_TASK STATEMENT:_
From the entries below, copy exactly the lines from the one that contains "Model this object" through the one that contains "web_t = 0.9; // [0.7:0.1:1.2]", both included, and only those.
↓↓↓
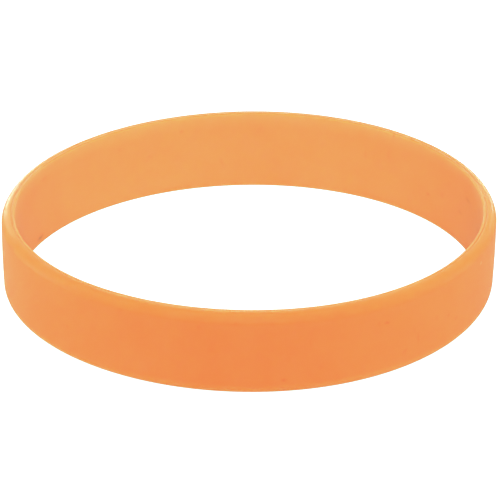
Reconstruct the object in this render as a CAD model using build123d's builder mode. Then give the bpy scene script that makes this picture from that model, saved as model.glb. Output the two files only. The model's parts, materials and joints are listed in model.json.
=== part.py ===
from build123d import *
import os

# A plain silicone wristband: one endless moulded loop with a flat inside and a rounded outside.
# It lies on its side, with the ring's axis along +Z, and rests on its lower rim at z = 0.
# All lengths are in millimetres.

# Size of the loop
inner_diameter = 65.0
wall = 1.9
width = 11.6

# Shape of the section, the same at both rims
inner_edge_radius = 0.2
rim_land = 0.2
mould_line_width = 0.15
mould_line_depth = 0.07
shoulder_height = 1.4
crown = 0.05

# The section starts at the inner wall. Going outwards along a rim come the inner edge's small
# radius, the flat land that the band rests on, the fine mould line, and the long outer shoulder.
inner_radius = inner_diameter / 2
outer_radius = inner_radius + wall
rim = width / 2
land_start = inner_radius + inner_edge_radius
land_end = land_start + rim_land
shoulder_start = land_end + mould_line_width

# The shoulder is a quarter of an ellipse. The outside between both shoulders is slightly crowned.
crown_edge = outer_radius - crown
shoulder_depth = crown_edge - shoulder_start
crown_end = rim - shoulder_height

# The section is drawn about the band's mid-height, so its sketch plane lies half a width up.
middle = Plane.XZ.shift_origin((0, 0, rim))

# Band
with BuildPart() as band:
    with BuildSketch(middle):
        with BuildLine():
            Line((inner_radius, 0), (inner_radius, rim - inner_edge_radius))
            CenterArc((land_start, rim - inner_edge_radius), inner_edge_radius, 90, 90)
            Line((land_start, rim), (land_end, rim))
            SagittaArc((land_end, rim), (shoulder_start, rim), -mould_line_depth)
            EllipticalCenterArc((shoulder_start, crown_end), shoulder_depth, shoulder_height, arc_size=90)
            TangentArc((outer_radius, 0), (crown_edge, crown_end), tangent=(0, 1))
            mirror(about=Plane.XZ)
        make_face()
    revolve(axis=Axis.Z)

band.part.label = "band"

# Files
os.makedirs("parts", exist_ok=True)
export_step(band.part, "parts/band.step")
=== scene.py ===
import bpy
import json
import math
from collections import namedtuple
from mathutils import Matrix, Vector


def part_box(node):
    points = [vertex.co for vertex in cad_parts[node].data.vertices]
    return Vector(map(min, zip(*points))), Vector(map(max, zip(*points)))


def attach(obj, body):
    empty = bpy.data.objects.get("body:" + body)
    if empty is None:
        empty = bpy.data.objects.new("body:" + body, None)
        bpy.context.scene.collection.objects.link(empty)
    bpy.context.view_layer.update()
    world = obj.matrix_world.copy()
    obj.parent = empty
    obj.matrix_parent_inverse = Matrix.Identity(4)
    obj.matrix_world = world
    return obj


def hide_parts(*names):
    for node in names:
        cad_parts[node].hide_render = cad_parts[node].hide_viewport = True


# A plain orange silicone wristband, lying on its side on a pale floor.
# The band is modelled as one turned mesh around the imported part's own sizes.

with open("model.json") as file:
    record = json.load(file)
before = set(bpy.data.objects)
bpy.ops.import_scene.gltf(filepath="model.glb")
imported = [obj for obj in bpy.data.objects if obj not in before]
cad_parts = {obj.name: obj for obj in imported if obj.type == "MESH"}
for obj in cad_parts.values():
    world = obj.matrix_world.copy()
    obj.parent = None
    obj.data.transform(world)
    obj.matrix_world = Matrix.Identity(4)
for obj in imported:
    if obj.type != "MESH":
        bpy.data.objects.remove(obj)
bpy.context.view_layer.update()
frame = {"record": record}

MM = 0.001

# Sizes taken from the frame
band_low, band_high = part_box("band")
bore = next(mount for mount in frame["record"]["mounts"] if mount["name"] == "wrist_bore")
WIDTH = band_high.z - band_low.z
HALF = WIDTH / 2
INNER_RADIUS = bore["dims"]["r_mm"] * MM
MIDDLE = Vector((0, 0, band_low.z + HALF))

# Section of the band, as in the part's source
WALL = 1.9 * MM
INNER_EDGE = 0.2 * MM
RIM_LAND = 0.2 * MM
MOULD_LINE_WIDTH = 0.15 * MM
MOULD_LINE_DEPTH = 0.07 * MM
SHOULDER_HEIGHT = 1.4 * MM
CROWN = 0.05 * MM
OUTER_RADIUS = INNER_RADIUS + WALL

# The soft loop lies a little out of round: lobes, how far out they reach, and the angle of one lobe
OUT_OF_ROUND = (
    (2, 0.21 * MM, math.radians(69)),
    (3, 0.15 * MM, math.radians(60)),
    (4, 0.05 * MM, math.radians(12)),
)

# Its walls lean too, the upper rim outwards and the lower rim inwards by this much
LEAN = (
    (0, 0.07 * MM, 0.0),
    (1, 0.055 * MM, 0.0),
    (3, 0.07 * MM, math.radians(-30)),
)

# Mesh fineness
STEPS_AROUND = 480
WALL_STEPS = 8
EDGE_STEPS = 5
LAND_STEPS = 2
MOULD_LINE_STEPS = 6
SHOULDER_STEPS = 22
CROWN_STEPS = 8

# The photograph's camera. Its picture is square, and its sensor's side is in millimetres.
PHOTO_SIDE = 500
FOCAL_PIXELS = 3000
VIEW_ELEVATION = math.radians(25.13)
VIEW_DISTANCE = 418.7 * MM
AIM_DROP = 1.065 * MM
NEAREST_SEEN = 10 * MM
SENSOR = 36.0
PIXEL_MIDDLE = 0.5


def spread(start, end, steps):
    """Evenly spaced numbers from start to end, without the end."""
    return [start + (end - start) * i / steps for i in range(steps)]


def half_section():
    """The upper half's outline from the inner wall out, as (radius, height above the middle)."""
    edge_centre = (INNER_RADIUS + INNER_EDGE, HALF - INNER_EDGE)
    land_end = INNER_RADIUS + INNER_EDGE + RIM_LAND
    shoulder_start = land_end + MOULD_LINE_WIDTH
    crown_edge = OUTER_RADIUS - CROWN
    shoulder_depth = crown_edge - shoulder_start
    crown_end = HALF - SHOULDER_HEIGHT
    crown_arc = (crown_end ** 2 + CROWN ** 2) / (2 * CROWN)
    outline = [(INNER_RADIUS, z) for z in spread(0, edge_centre[1], WALL_STEPS)]
    for turn in spread(0, math.pi / 2, EDGE_STEPS):
        outline.append((
            edge_centre[0] - INNER_EDGE * math.cos(turn),
            edge_centre[1] + INNER_EDGE * math.sin(turn),
        ))
    outline += [(r, HALF) for r in spread(edge_centre[0], land_end, LAND_STEPS)]
    for share in spread(0, 1, MOULD_LINE_STEPS):
        outline.append((
            land_end + MOULD_LINE_WIDTH * share,
            HALF - MOULD_LINE_DEPTH * math.sin(math.pi * share),
        ))
    for turn in spread(math.pi / 2, 0, SHOULDER_STEPS):
        outline.append((
            shoulder_start + shoulder_depth * math.cos(turn),
            crown_end + SHOULDER_HEIGHT * math.sin(turn),
        ))
    for z in spread(crown_end, 0, CROWN_STEPS):
        outline.append((OUTER_RADIUS - crown_arc + math.sqrt(crown_arc ** 2 - z ** 2), z))
    outline.append((OUTER_RADIUS, 0))
    return outline


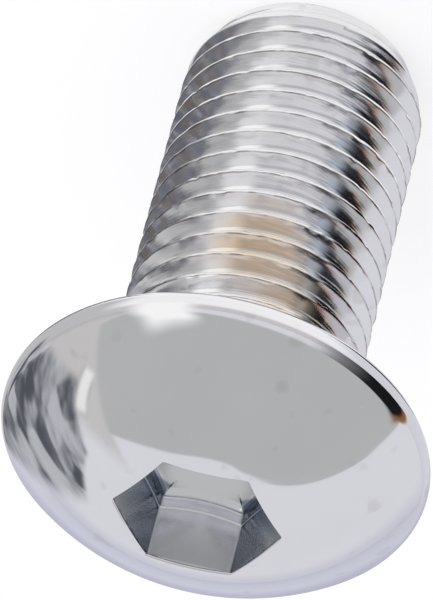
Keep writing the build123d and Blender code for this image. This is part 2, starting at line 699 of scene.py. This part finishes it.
# %% [markdown]
# Two fine dark brown lines are painted along the crest, one near each of its edges. They are far too
# thin for the mesh, so they are drawn in the material. Height and angle together say how far
# through one pitch a point is, and that picks out two lines which wind with the thread. Noise
# breaks them up, and they stop short of the tip's chamfer and of the neck.

# %% Dark lines along the crests
head_side_line = (0.53, 0.575, 0.015)
tip_side_line = (0.425, 0.45, 0.014)
line_break_scale, line_break_detail = 1400, 2
line_break = (0.38, 0.58, 0.25, 0.85)
line_heights = (1.6, shank_length - 2, 0.1)
line_brown = (0.2, 0.165, 0.14, 1)

climbed = sums(tree, "DIVIDE", sums(tree, "SUBTRACT", z_place, shank_length + groove_start), pitch)
phase = sums(tree, "FRACT", sums(tree, "MULTIPLY_ADD", round_axis, -1 / (2 * pi), climbed))
lines = sums(
    tree,
    "MAXIMUM",
    between(tree, phase, *head_side_line),
    between(tree, phase, *tip_side_line),
)
broken = soft_step(tree, grain(tree, on_screw, line_break_scale, line_break_detail), *line_break)
lines = product(tree, lines, broken, between(tree, z_place, *line_heights))
plating = mix_colours(tree, lines, plating, line_brown)
tree.links.new(plating, metal.inputs["Base Color"])
print("nodes with the crest lines:", len(tree.nodes))

# %% [markdown]
# Last come roughness and relief. The haze is a little rougher than the clear plating, the thread
# more so, and the socket most. The dies left hair-thin marks round the thread: noise that is
# stretched along the turns, by squeezing the Object coordinates along the axis. The dome has tiny
# pits instead.

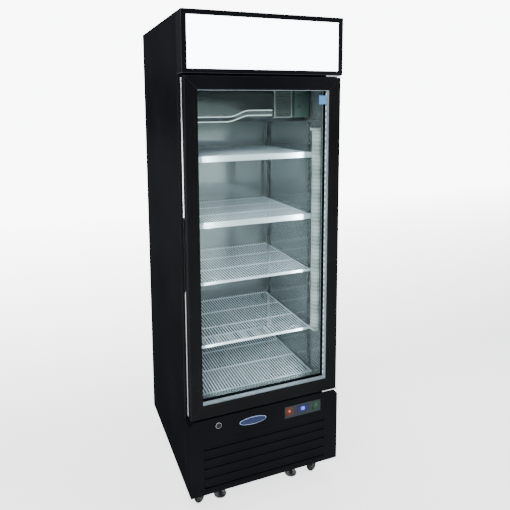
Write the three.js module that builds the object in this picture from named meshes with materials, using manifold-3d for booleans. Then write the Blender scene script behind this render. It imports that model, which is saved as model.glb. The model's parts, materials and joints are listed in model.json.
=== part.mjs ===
// Single-door refrigerated display merchandiser: an upright insulated cabinet with a lit sign,
// a hinged double-glazed door, wire shelves and a refrigeration unit in the base.
//
// Millimetres. +X is the right-hand side seen from the front, +Z is up. Inside this file y = 0 is the
// front plane of the door, the sign box and the base cover, and y grows towards the back. The whole
// assembly is then moved so that the origin is on the floor under the middle of the cabinet.
import * as THREE from 'three';
import { mergeVertices } from 'three/addons/utils/BufferGeometryUtils.js';
import Module from 'manifold-3d';

const wasm = await Module();
wasm.setup();

// ---- driving dimensions -------------------------------------------------------------------------
const GAP = 0.3;                 // clearance kept between neighbouring pieces
const HALF_WIDTH = 343;          // half of the cabinet's width
const HEIGHT = 2062;
const BASE_Z = 120;              // underside of the cabinet shell
const SHELL_FRONT_Y = 67;        // front face of the cabinet body, behind the door
const SHELL_BACK_Y = 715;
const GLAND_DEPTH = 11;          // how far the cord gland stands out at the back
const SHEET = 1.2;               // outer steel sheet

const LINER_HALF_WIDTH = 288;    // inside of the storage space
const LINER_FLOOR_Z = 485;
const LINER_CEILING_Z = 1790;
const LINER_BACK_Y = 645;
const LINER_SHEET = 1;
const WALL_BOTTOM_Z = 430;       // insulated floor and roof
const WALL_TOP_Z = 1850;
const FACE_THICKNESS = 3;        // plastic frame around the door opening

const HEADER_BOTTOM_Z = 1831;
const SIGN_BORDER = { side: 21, top: 20, bottom: 17 };  // black frame around the sign
const BASE_COVER_TOP_Z = 450;
const COVER_WALL = 3;
const CHAMFER = 18;              // cut corners at the top of the base cover
const LOUVRE_LEFT_X = -283;
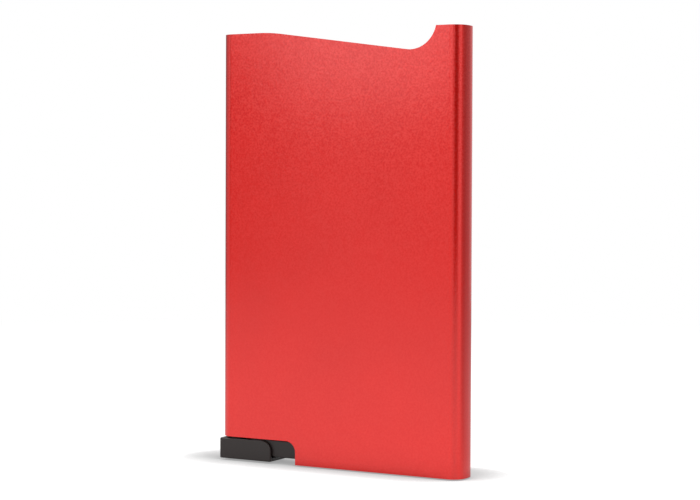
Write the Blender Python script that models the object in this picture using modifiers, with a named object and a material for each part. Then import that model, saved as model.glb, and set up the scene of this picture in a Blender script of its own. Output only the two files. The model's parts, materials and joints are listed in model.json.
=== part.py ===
"""Pocket card holder: an aluminium sleeve whose thumb slider fans the cards out of its mouth.

Metres, +Z up. X runs across the broad face, Y through the thickness with the front at -Y.
The origin is the middle of the footprint, on the surface that the holder stands on.
"""

import math

import bmesh
import bpy
from mathutils import Matrix, Vector

# The cards that the holder is made for, and how many it carries.
CARD_WIDTH = 0.0540
CARD_LENGTH = 0.0856
CARD_THICKNESS = 0.00076
CARD_COUNT = 5

# Clearances between pieces.
BOND_GAP = 0.00015
RUNNING_GAP = 0.0002
STOP_GAP = 0.0004
REST_GAP = 0.0003

# Moulded pieces: the small break that a mould leaves on a square edge.
MOULD_EDGE_BREAK = 0.00015

# Sleeve: an extruded flat tube, cut square, with a thumb scoop and a slider recess.
WALL = 0.0012
CASE_EDGE_RADIUS = 0.0030
STACK_ROOM = 0.0006
RIM_ABOVE_CARDS = 0.0012
SCOOP_RADIUS = 0.0065
SCOOP_CENTRE_RISE = 0.0014
SCOOP_FROM_RIGHT = 0.0127
RAMP_LENGTH = 0.0365
SHOULDER_RADIUS = 0.0420
RECESS_LENGTH = 0.0208
RECESS_RADIUS = 0.0025
SLEEVE_CORNER_RADIUS = 0.0012
SLEEVE_EDGE_BREAK = 0.00015

# Friction pads: felt, bonded inside the two broad walls near the mouth.
PAD_WIDTH = 0.0360
PAD_HEIGHT = 0.0120
PAD_THICKNESS = 0.00045
PAD_RADIUS = 0.0020
PAD_FROM_RIM = 0.0160

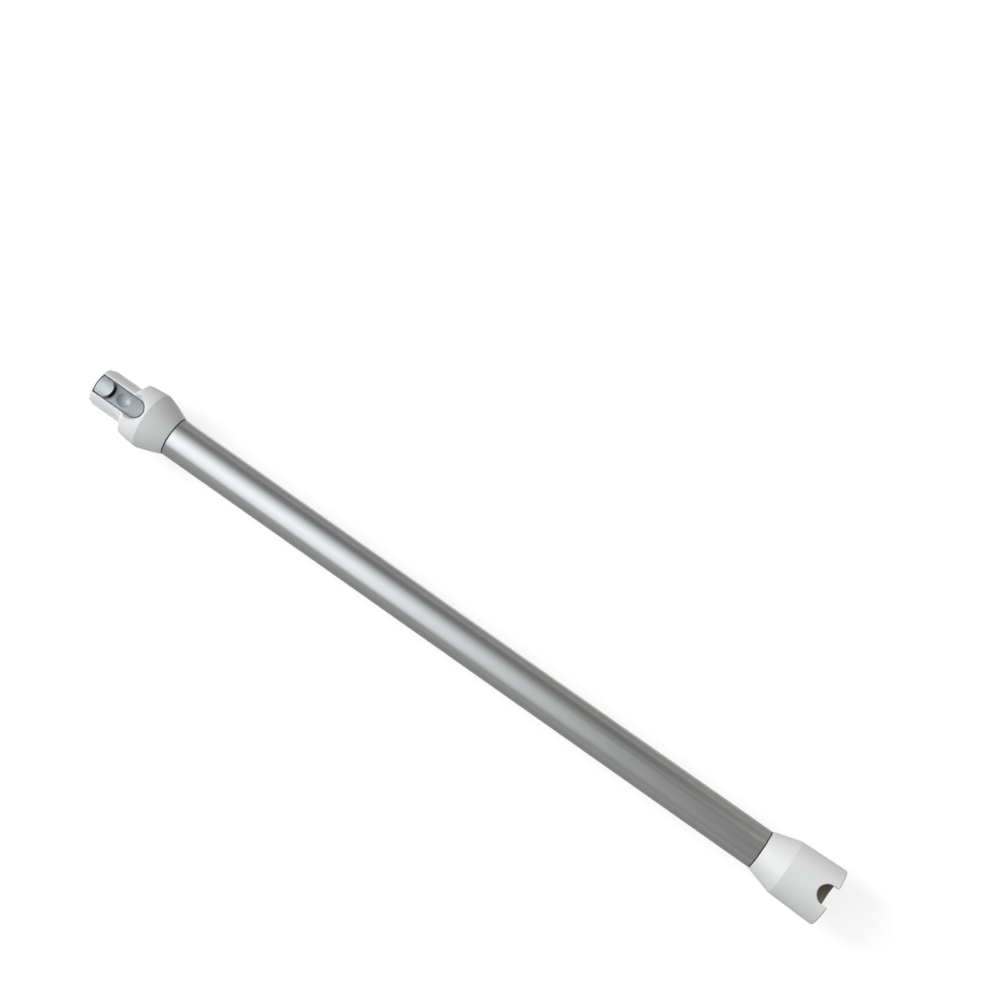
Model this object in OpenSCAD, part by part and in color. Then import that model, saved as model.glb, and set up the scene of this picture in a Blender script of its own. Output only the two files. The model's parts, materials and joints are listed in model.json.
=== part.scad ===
// Vacuum extension wand, lying on its collar and its cuff with the button up.
// The X axis runs from the neck's tip to the cuff's mouth and Z points up.
// Neck pieces are placed by their distance from the tip, and cuff pieces by their depth from the mouth.

/* [Tube] */
// Whole length, from the neck's tip to the cuff's mouth
wand_l = 740; // [600:5:900]
// Outside diameter of the tube
tube_d = 35; // [34:0.5:38]
// Wall of the tube
tube_wall = 1; // [0.8:0.1:1.3]
// Thickness of the web that closes the wire channel inside the tube
web_t = 0.9; // [0.7:0.1:1.2]

/* [Neck] */
// Diameter of the neck that goes into a socket
neck_d = 32.4; // [32:0.1:33.2]
// Length of the neck, from its tip to the foot of the shoulder
neck_l = 33; // [32:0.5:36]
// Wall between the neck's outside and its airway
neck_wall = 3.4; // [3:0.1:3.8]
// Length of the slimmer nose in front of the side keys
nose_l = 4.5; // [3.5:0.1:5.5]
// Radial step from the nose up to the neck
nose_step = 0.3; // [0.2:0.05:0.5]
// Rounding of the tip's edge
nose_round = 3; // [1:0.1:3.2]
// Distance that a side key stands out of the neck
key_h = 0.9; // [0.6:0.1:1.2]
// Width of a side key
key_w = 9; // [7:0.1:10]
// Width of the raised crown along a side key
key_crown_w = 4.6; // [3:0.1:6]
// Height of that crown
key_crown_h = 0.4; // [0.2:0.1:0.5]

/* [Collar] */
// Length of the steep shoulder behind the neck
shoulder_l = 4.5; // [3.5:0.1:6]
// Diameter at the top of the shoulder
collar_front_d = 47.4; // [46:0.2:49]
// Diameter at the crease, which the wand rests on
collar_d = 51.6; // [50.4:0.2:52]
// Length of the collar from the shoulder to the crease
collar_front_l = 18.5; // [18:0.1:20]
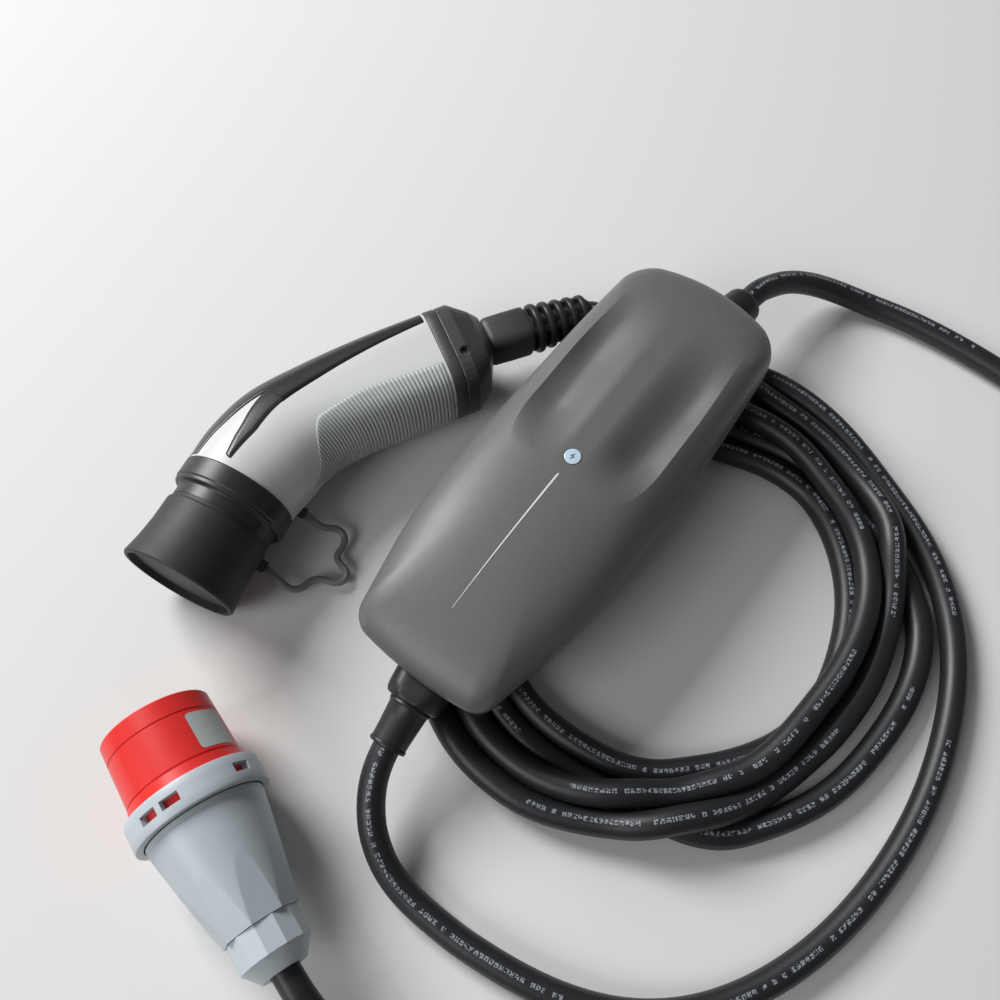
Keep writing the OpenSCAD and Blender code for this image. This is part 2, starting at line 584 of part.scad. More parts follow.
// x of the middle, distance behind the covers, half width, half height, squareness
function rear_ring(c, t, a, b, p) = [for (k = [0:31]) let (f = 360 * k / 32)
    [rear_q[0], rear_q[1], 0] + (c + a * signed_pow(cos(f), 2 / p)) * rear_in + t * rear_back
        + [0, 0, b * signed_pow(sin(f), 2 / p)]];
module rear_block(list) { skin([for (q = list) each rear_ring(q[0], q[1], q[2], q[3], q[4])], len(list), 32); }
module rear_flange() color("#2b2c2e") at_connector() difference() {
    rear_block([[0, 0.02, 28.3, half_grip + 0.3, 4], [0, 0.7, 28.8, half_grip + 0.8, 4],
        [0, 6.2, 28.8, half_grip + 0.8, 4], [0, 7, 28.3, half_grip + 0.3, 4]]);
    rear_block([[0, -1, 25, half_grip - 3, 4], [0, 8, 25, half_grip - 3, 4]]);
}
relief_q = [rear_q[0], rear_q[1], 0] - 5 * rear_in + 30 * rear_back;
relief_d = [-sin(rear_turn - 1) * cos(3), cos(rear_turn - 1) * cos(3), -sin(3)];
screw_q = [rear_q[0], rear_q[1], 0] + 10.5 * rear_in + 13 * rear_back;
module rear_cap() color("#1e1f21") at_connector() difference() {
    rear_block([[0, 7.02, 28.3, half_grip + 0.3, 4], [0, 7.8, 28.8, half_grip + 0.8, 4],
        [-0.4, 14.4, 28.4, half_grip + 0.6, 4.2], [-0.6, 24.6, 20.6, half_grip - 3.6, 4.2],
        [-5, 30, 14.4, 14.4, 3]]);
    rear_block([[0, 6, 25.4, half_grip - 2.8, 4], [-0.4, 13.8, 25, half_grip - 2.8, 4.2],
        [-0.8, 23, 17.5, half_grip - 7, 4.2], [-4, 26.4, 12, 12, 3]]);
    along(relief_q - 20 * relief_d, relief_d) cylinder(h = 40, r = cable_r + 3.6);
    for (m = [-1, 1]) translate([screw_q.x, screw_q.y, m * (half_grip - 3.4)]) cylinder(h = 12, r = 3.3, $fn = 32, center = true);
}
module rear_screws() color("#b5b8ba") at_connector() for (m = [0, 1]) mirror([0, 0, m])
    translate([screw_q.x, screw_q.y, half_grip - 6]) {
        difference() {
            cylinder(h = 2.4, r = 3.25, $fn = 32);
            translate([0, 0, 1.2]) cylinder(h = 3, r = 1.3, $fn = 6);
        }
        translate([0, 0, -4]) cylinder(h = 4.1, r = 1.5, $fn = 24);
    }
module connector_clamp() color("#55585b") at_connector() along(relief_q - 24 * relief_d, relief_d) {
    difference() {
        translate([-13, -cable_r - 3.5, -4]) cube([26, 2 * cable_r + 7, 8]);
        translate([0, 0, -5]) cylinder(h = 10, r = cable_r);
    }
    for (m = [-1, 1]) translate([m * 10.2, cable_r + 3.4, 0]) rotate([-90, 0, 0]) cylinder(h = 2, r = 2.4, $fn = 24);
}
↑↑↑
_RESPONSE TO THIS EXERCISE:_
Model this object in OpenSCAD, part by part and in color. Then import that model, saved as model.glb, and set up the scene of this picture in a Blender script of its own. Output only the two files. The model's parts, materials and joints are listed in model.json.
=== part.scad ===
// Vacuum extension wand, lying on its collar and its cuff with the button up.
// The X axis runs from the neck's tip to the cuff's mouth and Z points up.
// Neck pieces are placed by their distance from the tip, and cuff pieces by their depth from the mouth.

/* [Tube] */
// Whole length, from the neck's tip to the cuff's mouth
wand_l = 740; // [600:5:900]
// Outside diameter of the tube
tube_d = 35; // [34:0.5:38]
// Wall of the tube
tube_wall = 1; // [0.8:0.1:1.3]
// Thickness of the web that closes the wire channel inside the tube
web_t = 0.9; // [0.7:0.1:1.2]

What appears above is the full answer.